No, escribir no es llorar
Platón quiso la escritura arte de la memoria; aun imperfecto. Nosotros la hemos trocado en arte del olvido
En un abrupto excurso, deslumbrante como un fogonazo, Dominique Aury –ignota autora de la que, bajo máscara, fue una de las novelas francesas más reeditadas del siglo veinte– deja caer, a modo de inesperado contraste con la rara intensidad poética de Nerval, esta sentencia inapelable contra las «facilidades» en las cuales cifra su gloria el periodismo moderno: «Escribir, precisamente, para que lo escrito sea olvidado». Pero la mujer que cifró su vida en cincelar –así titularía su escueta autobiografía póstuma– una «vocación clandestina», no podía, en 1948 y en las modestas páginas de una selecta revista de libros, sospechar siquiera hasta qué punto sus palabras iban a ser proféticas tres cuartos de siglo más tarde.
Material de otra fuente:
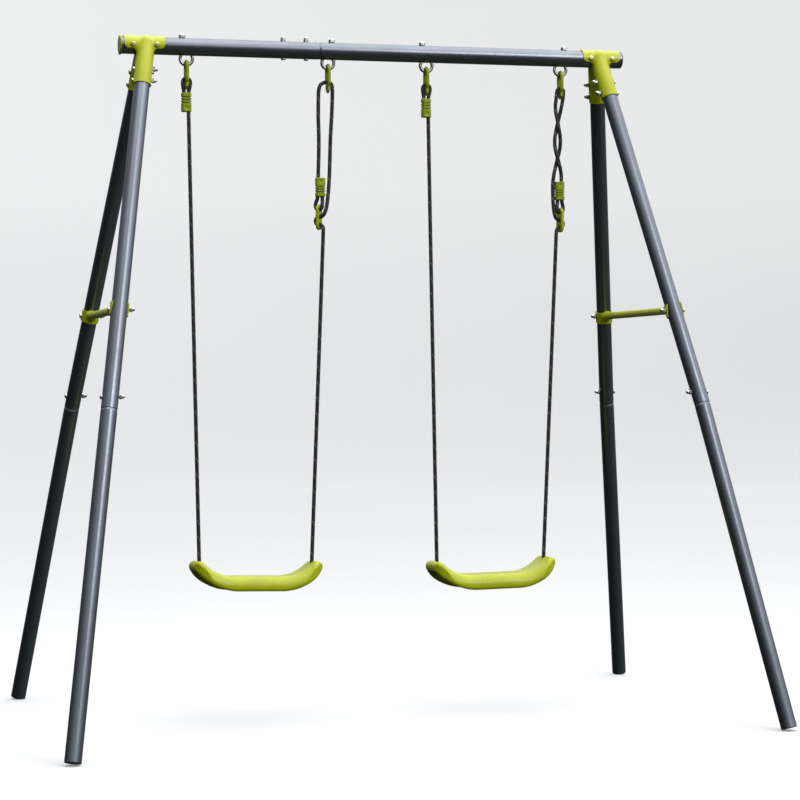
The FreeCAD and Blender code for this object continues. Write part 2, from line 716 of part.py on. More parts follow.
def seat_arc_centres():
    """The centres of the right half's top arc, bottom arc and round end, which touch."""
    top = V(SEAT_LEVEL_TOP, 0, SEAT_HEIGHT + SEAT_TOP_RADIUS)
    bottom = V(SEAT_LEVEL_BOTTOM, 0, SEAT_BOTTOM_RADIUS)
    from_top = SEAT_TOP_RADIUS + SEAT_END_RADIUS
    from_bottom = SEAT_BOTTOM_RADIUS - SEAT_END_RADIUS
    between = bottom - top
    apart = between.Length
    along = (apart ** 2 + from_top ** 2 - from_bottom ** 2) / (2 * apart)
    across = math.sqrt(from_top ** 2 - along ** 2)
    direction = between.normalize()
    end = top + direction * along + V(direction.z, 0, -direction.x) * across
    if end.x < top.x:
        end = top + direction * along - V(direction.z, 0, -direction.x) * across
    return top, bottom, end


def seat_profile(inset, open_below):
    """The seat seen from the front, or with an inset its hollow, which runs on downwards."""
    top, bottom, end = seat_arc_centres()
    top_middle = V(SEAT_LEVEL_TOP, 0, SEAT_HEIGHT - inset)
    top_touch = top + (end - top).normalize() * (SEAT_TOP_RADIUS + inset)
    tip = end + RIGHT * (SEAT_END_RADIUS - inset)
    bottom_touch = bottom + (end - bottom).normalize() * SEAT_BOTTOM_RADIUS
    low = V(tip.x, 0, -SEAT_HEIGHT) if open_below else V(SEAT_LEVEL_BOTTOM, 0, 0)

    edges = []
    for side in (-1, 1):
        def at(point):
            return V(side * point.x, 0, point.z)
        edges.append(arc(at(top), at(top_middle), at(top_touch)))
        edges.append(arc(at(end), at(top_touch), at(tip)))
        if open_below:
            edges.append(Part.LineSegment(at(tip), at(low)).toShape())
        else:
            edges.append(arc(at(end), at(tip), at(bottom_touch)))
            edges.append(arc(at(bottom), at(bottom_touch), at(low)))
    for point in (top_middle, low):
        edges.append(Part.LineSegment(V(-point.x, 0, point.z), point).toShape())
    return Part.Face(Part.Wire(Part.__sortEdges__(edges)))


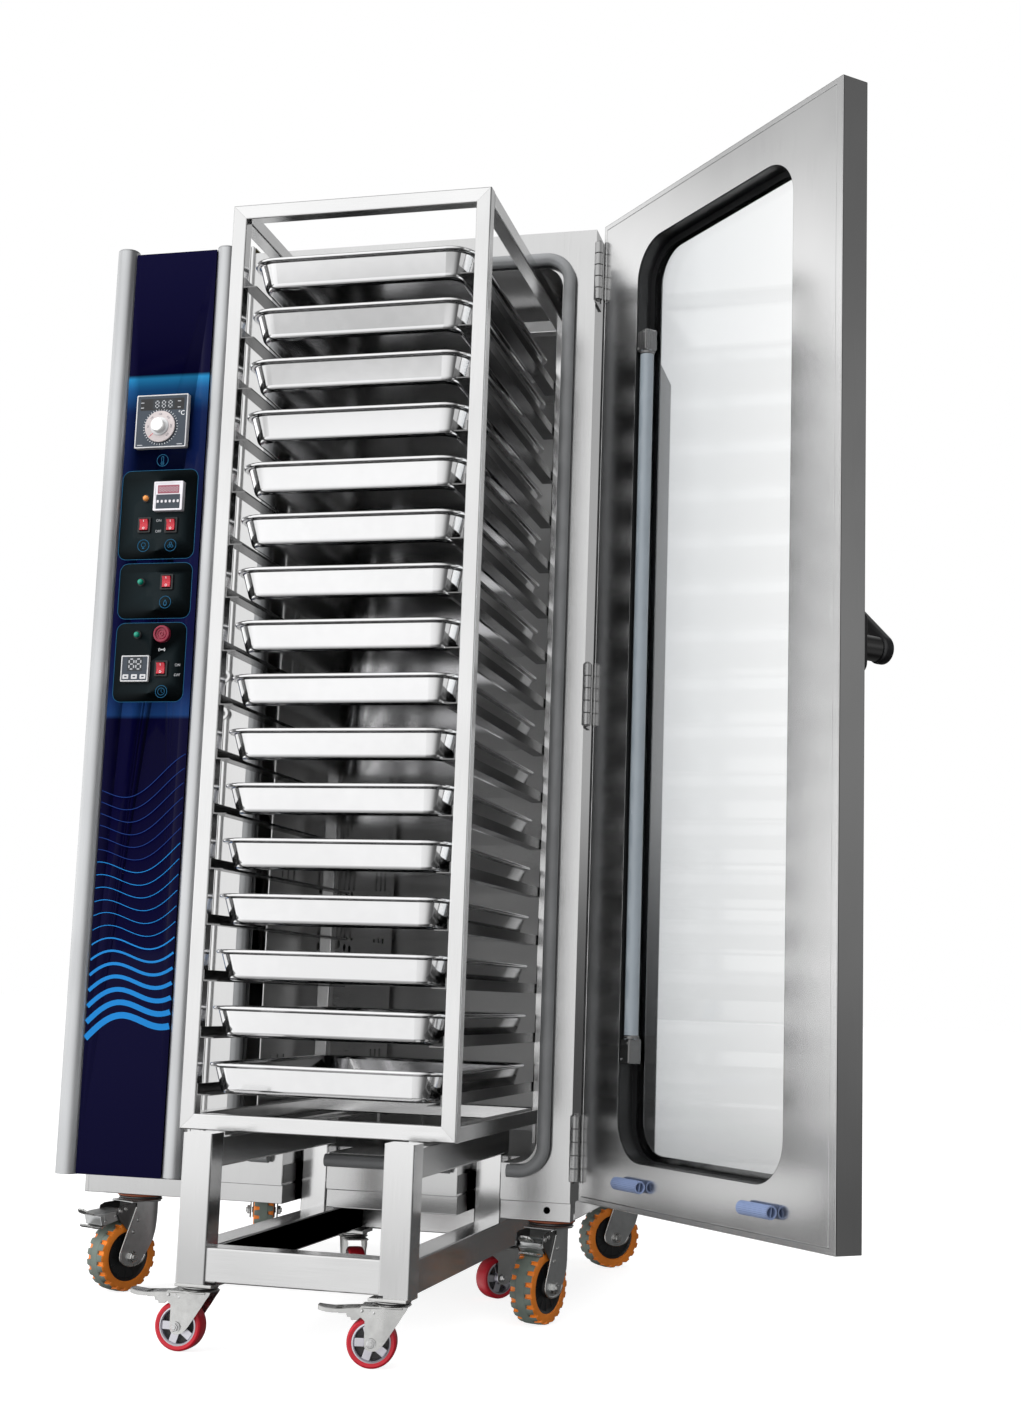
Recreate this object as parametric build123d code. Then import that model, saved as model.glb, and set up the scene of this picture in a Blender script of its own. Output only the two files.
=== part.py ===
from build123d import *
import math
import os

os.makedirs("parts", exist_ok=True)

# Driving sizes in millimetres
# X runs to the right, Y into the oven, Z up, and the front panel is at Y 0 before the final shift
frameShift = (-131.689, -198.051, 0.0)

bodyLeft = -341.0
bodyRight = 331.0
bodyDepth = 880.0
bodyBottom = 208.0
bodyTop = 1949.0
columnLeft = -624.5
columnBottom = 206.0
columnTop = 1962.0
sheet = 2.0
seam = 0.1

openingHalf = 270.0
openingBottom = 268.0
openingTop = 1881.0
openingCorner = 40.0
cavityLeft = -374.0
cavityRight = 276.0
cavityTop = 1890.0
cavityBack = 790.0

baseLeft = -570.0
baseBottom = 174.0
baseTop = 205.8
baseBeam = 40.0

# The two notches in the sill take the trolley's rear posts
notches = [(-190.0, -106.0), (131.0, 209.0)]
notchDepth = 136.0
notchSheet = 1.5
panLeft = -436.0

gasketRadius = 11.0
gasketHalf = 284.5
gasketLow = 256.0
gasketHigh = 1893.0
gasketCorner = 44.0
gasketGaps = [(-212.0, -106.0), (121.0, 222.0)]

pivotX = 339.5
pivotY = -17.0
doorAngle = 133.3
doorRight = 334.8
doorLeft = -340.0
doorInner = -25.2
doorThick = 47.0
doorBottom = 212.0
doorTop = 1946.0
windowHalf = 220.0
windowLow = 291.0
windowHigh = 1869.0
windowCorner = 68.0
hingeHeights = [1861.0, 1079.0, 299.0]
knuckle = 21.6
knuckleStep = 22.0
knuckleRadius = 8.0
hingePin = 4.0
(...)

No, no es ya escribir «llorar», como hubo de sufrirlo el gran Larra. Es mucho más, cuando lo escrito queda instalado en el vértigo de una inmediatez para la cual no hay futuro. La intensidad de Luis Cernuda atisba eso, como una maldición al acecho del que a diario escribe, en su homenaje A Larra con unas violetas: «Escribir en España no es llorar, es morir, / porque muere la inspiración envuelta en humo, / cuando no va su llama libre en pos del aire». Al cabo, el poeta mayor en español del siglo veinte sabe hasta qué punto «es breve la palabra como el canto de un pájaro». Y aquel que escribe ha de saber instalarse en esa paradoja. No es fácil.
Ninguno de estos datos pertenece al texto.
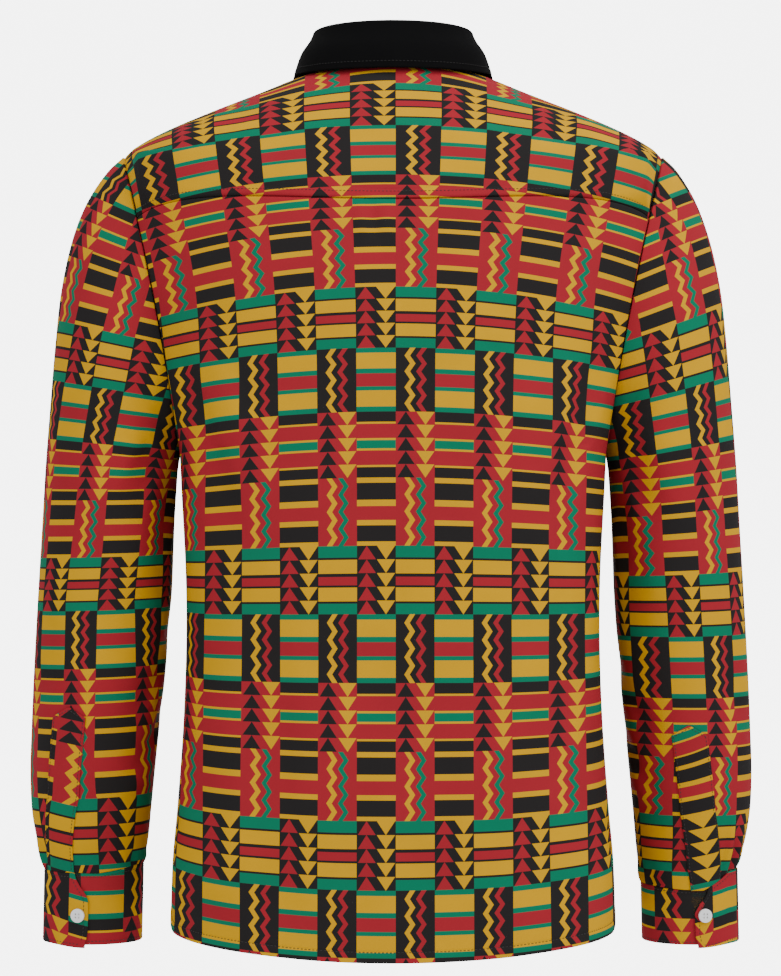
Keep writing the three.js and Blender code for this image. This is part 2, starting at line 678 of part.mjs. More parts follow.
function fallWall() {
  const columns = 32;
  const innerRadius = FOLD_RADIUS - COLLAR_WALL;
  const profile = (turn, radius) => {
    const top = standPoint(turn, 1, 0);
    const radial = vec(top.x, top.y, 0).normalize();
    const centre = top.clone().addScaledVector(radial, innerRadius).add(vec(0, 0, FOLD_RISE));
    const round = FOLD_ANGLES.map((angle) => centre.clone()
      .addScaledVector(radial, radius * cos(rad(angle)))
      .add(vec(0, 0, radius * sin(rad(angle)))));
    const along = abs(turn);
    const edge = vec(edgeTrack.x(along) * sign(turn || 1), edgeTrack.y(along), edgeTrack.z(along));
    const start = centre.clone().addScaledVector(radial, FOLD_RADIUS);
    const fall = edge.clone().sub(start);
    const face = radial.clone().addScaledVector(fall, -radial.dot(fall) / fall.lengthSq()).normalize();
    for (let k = 1; k <= FALL_STEPS; k += 1) {
      const t = k / FALL_STEPS;
      const bow = FALL_BOW * sin(PI * t) * smooth(0, 1, t * 2);
      round.push(start.clone().addScaledVector(fall, t)
        .addScaledVector(face, bow + radius - FOLD_RADIUS));
    }
    return round;
  };
  const place = (radius) => {
    const lines = counted(columns + 1, (j) => (
      profile(lerp(-FALL_END_TURN, FALL_END_TURN, j / columns), radius)));
    return lines[0].map((_, i) => lines.map((line) => line[i]));
  };
  return solid(place(FOLD_RADIUS), place(innerRadius));
}

// A button with a raised rim, lying on a face
function button(name, point, normal) {
  const profile = [
    { r: 0, z: 0 },
    { r: 0.86, z: 0 },
    { r: 1, z: 0.45 },
    { r: 0.88, z: 1 },
    { r: 0.66, z: 0.72 },
    { r: 0, z: 0.66 },
  ].map(({ r, z }) => new THREE.Vector2(r * BUTTON_RADIUS, z * BUTTON_THICKNESS));
  const mesh = add(name, new THREE.LatheGeometry(profile, BUTTON_SIDES), WHITE);
  mesh.quaternion.setFromUnitVectors(vec(0, 1, 0), normal);
  mesh.position.copy(point).addScaledVector(normal, LAP_GAP);
}

// The shirt

add('back', wall(backPanel(), WALL, cutBack), PRINT);
add('yoke', wall(yokePanel(), WALL, cutYoke), PRINT);
add('front_left', wall(frontPanel(1, true), WALL, cutFront), PRINT);
add('front_right', wall(frontPanel(-1, false), WALL, cutFront), PRINT);
add('front_placket', lying(placketPanel(), BAND_WALL), PRINT);

for (const arm of ARMS) {
  add(`sleeve_${arm.name}`, sleeveWall(arm), PRINT);
  add(`sleeve_placket_${arm.name}`, sleevePlacket(arm), PRINT);
  add(`cuff_${arm.name}`, cuffWall(arm), PRINT);
  const seat = cuffPoint(arm, CUFF_BUTTON_TURN, CUFF_BUTTON_Z, CUFF_LIFT);
  const aside = cuffPoint(arm, CUFF_BUTTON_TURN - 4, CUFF_BUTTON_Z, CUFF_LIFT).sub(seat);
  const normal = vec(-aside.y, aside.x, 0).normalize();
  button(`cuff_button_${arm.name}`, vec(seat.x * arm.side, seat.y, seat.z),
    vec(normal.x * arm.side, normal.y, 0));
}

add('collar_stand', standWall(), BLACK);
add('collar_fall', fallWall(), BLACK);

const standRise = standPoint(180, 1, 0).sub(standPoint(180, 0, 0)).normalize();
button('stand_button', standPoint(180, 0.5, 0), vec(0, -standRise.z, standRise.y));
const placketMiddle = placketPanel().map((row) => row[PLACKET_COLUMNS / 2]);
for (let k = 0; k < FRONT_BUTTONS; k += 1) {
  const z = FRONT_BUTTON_TOP_Z - k * FRONT_BUTTON_PITCH;
  const above = placketMiddle.findIndex((point) => point.z > z);
  const low = placketMiddle[above - 1];
  const rise = placketMiddle[above].clone().sub(low);
  const seat = low.clone().addScaledVector(rise, (z - low.z) / rise.z);
  const normal = vec(0, -rise.z, rise.y).normalize();
  seat.addScaledVector(normal, LAP_GAP + BAND_WALL);
  button(`front_button_${k + 1}`, seat, normal);
}

export default shirt;
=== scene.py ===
# %% [markdown]
# # Kente print shirt
# A long-sleeved button shirt in kente print with a black collar, seen from the back and filled
# out as if it were worn. The solids in the frame give every panel's true form. This scene puts
# thin cloth on those forms, with the creases, seams, stitches and print.

# %% Start
import math

import bpy
import numpy as np
from mathutils import Matrix, Vector


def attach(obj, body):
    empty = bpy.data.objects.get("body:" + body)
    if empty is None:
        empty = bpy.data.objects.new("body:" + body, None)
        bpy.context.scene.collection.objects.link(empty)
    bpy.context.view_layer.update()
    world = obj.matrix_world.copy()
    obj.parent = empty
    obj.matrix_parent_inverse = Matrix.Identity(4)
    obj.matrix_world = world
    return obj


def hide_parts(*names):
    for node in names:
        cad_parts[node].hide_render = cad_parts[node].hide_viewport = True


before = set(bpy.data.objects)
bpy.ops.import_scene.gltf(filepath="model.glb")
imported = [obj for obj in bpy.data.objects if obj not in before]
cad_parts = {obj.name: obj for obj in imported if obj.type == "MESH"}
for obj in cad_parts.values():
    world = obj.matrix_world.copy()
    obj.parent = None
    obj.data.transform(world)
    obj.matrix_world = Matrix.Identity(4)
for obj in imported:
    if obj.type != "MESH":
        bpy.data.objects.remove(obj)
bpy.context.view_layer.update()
MM = 0.001

# %% [markdown]
# A real shirt is cut from flat cloth and takes its form from the body inside it. The form here
# comes from the same few sizes as the solids: the half width and depth of the torso by height,
# the outer and inner line of a sleeve, the neck's oval. All sizes are millimetres until a mesh
# is made.

# %% Sizes of the body
DETAIL = 1.0
CLOTH = 0.8
LAP_GAP = 0.4
NECK_GAP = 0.5

NECK_HALF, NECK_BACK, NECK_FRONT, NECK_TOP_Z = 66, 58, 70, 5
SHOULDER_Z, ARMPIT_Z = -65, -310
HOLE_DEPTH, HOLE_BEND = 60, 5.5
HOLE_MIDDLE_Z = (SHOULDER_Z + ARMPIT_Z) / 2
HOLE_HALF = (SHOULDER_Z - ARMPIT_Z) / 2
YOKE_FORWARD, YOKE_SEAM_Z, YOKE_SEAM_RISE, YOKE_SEAM_FALL = 36, -110.5, 20, 30
HEM_Z, HEM_RISE, HEM_NOTCH, HEM_NOTCH_START = -722, 15, 9, 0.78
FRONT_LAP, UNDER_LAP, PLACKET_WIDTH = 16, 14, 32
UNDER_EASE_START, UNDER_EASE_END, UNDER_DEPTH = 18, 50, 2.3
NECK_SQUARE, SHOULDER_SQUARE, BODY_SQUARE, HOLE_SQUARE, HOLE_EASE = 2, 2.6, 2.9, 1.15, 3.5

TORSO_COLUMNS = ("z", "half", "back", "front")
TORSO = [
    (-730, 186, 129, 125),
    (-655, 184, 128, 123),
    (-609, 180, 127, 121),
    (-540, 175, 126, 118),
    (-470, 172.5, 125.5, 117),
    (-414, 173, 126, 119),
    (-345, 176.5, 127, 123),
    (-310, 178, 127.5, 124),
    (-240, 191.7, 127, 119),
    (-180, 203.5, 124, 109),
    (-130, 213.3, 118.5, 95),
    (-90, 221.1, 110.5, 78),
    (-65, 226, 102.5, 65),
    (-53, 207, 98.5, 58.5),
    (-42, 184.5, 94, 52),
    (-28, 151, 86, 42),
    (-14, 115, 76, 31),
    (-1, 83, 65, 20),
    (5, 66, 58, 14),
]
print("torso from", TORSO[0][0], "to", TORSO[-1][0])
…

Capazos de sentimentalismo vociferante son vertidos a diario sobre el pasivo ciudadano que sobrevive sólo olvidándolos de inmediato, escribía el desolado periodista Charles Baudelaire en 1859. Pero nosotros lo hemos perfeccionado todo: ya no necesita el ciudadano saber leer; se le da todo digerido por oídos e imagen; se le da, incluso en los momentos en los que ni se da cuenta de que está siendo aleccionado. Son conmociones súbitas como relámpagos; electrochoques efímeros, más que fuegos de paja. Un regalo gozoso para la gran efusión de los afectos. Y el subsiguiente lenitivo del olvido súbito, a la espera de efusiones nuevas. Ni siquiera nos apercibimos de la obscenidad sobre la cual se alzan esos tan humanitarios monumentos. Pero olvidamos tan deprisa cuanto nos conmovemos.
Me han vuelto Aury y Larra, y Baudelaire y Cernuda, en la avalancha de palabrería lacrimógena de estos dos últimos días. Nadie alzó un dedo contra los asesinos del 11 de marzo de 2004; nadie se negó a aceptar aquello que, melodramáticamente, nos fue dado como inexorable. Todos fingen lloriquear ahora. Y tal vez son sinceros: sinceridad y verdad no siempre van unidas. Unamuno escribió alguna vez que el llanto exime de afrontar la intensidad de una tragedia: y de llanto y de tragedia, sabía Don Miguel más que ningún escritor español del siglo veinte.
Es la gran catarsis (que significa «depuración» o «purga») tras veinte años de olvido; antes del olvido eterno que retornará mañana. Es la vergüenza inconfesa de nuestro tiempo. Platón quiso la escritura arte de la memoria; aun imperfecto. Nosotros la hemos trocado en arte del olvido. Perfectísimo. Recemos por que, como Cernuda quiere consolarse, «un claro jirón» pueda «prenderse en ella… y subir, ángel vigía que atestigua del hombre, / allá hasta la región celeste e impasible». Y allí quede: en la celeste región llamada biblioteca.
Es la única, irrenunciable, dignidad del que escribe. Aun en lo efímero. Sobre todo, en lo efímero. Y, sí, a pesar de todo, contra todo, vale la pena.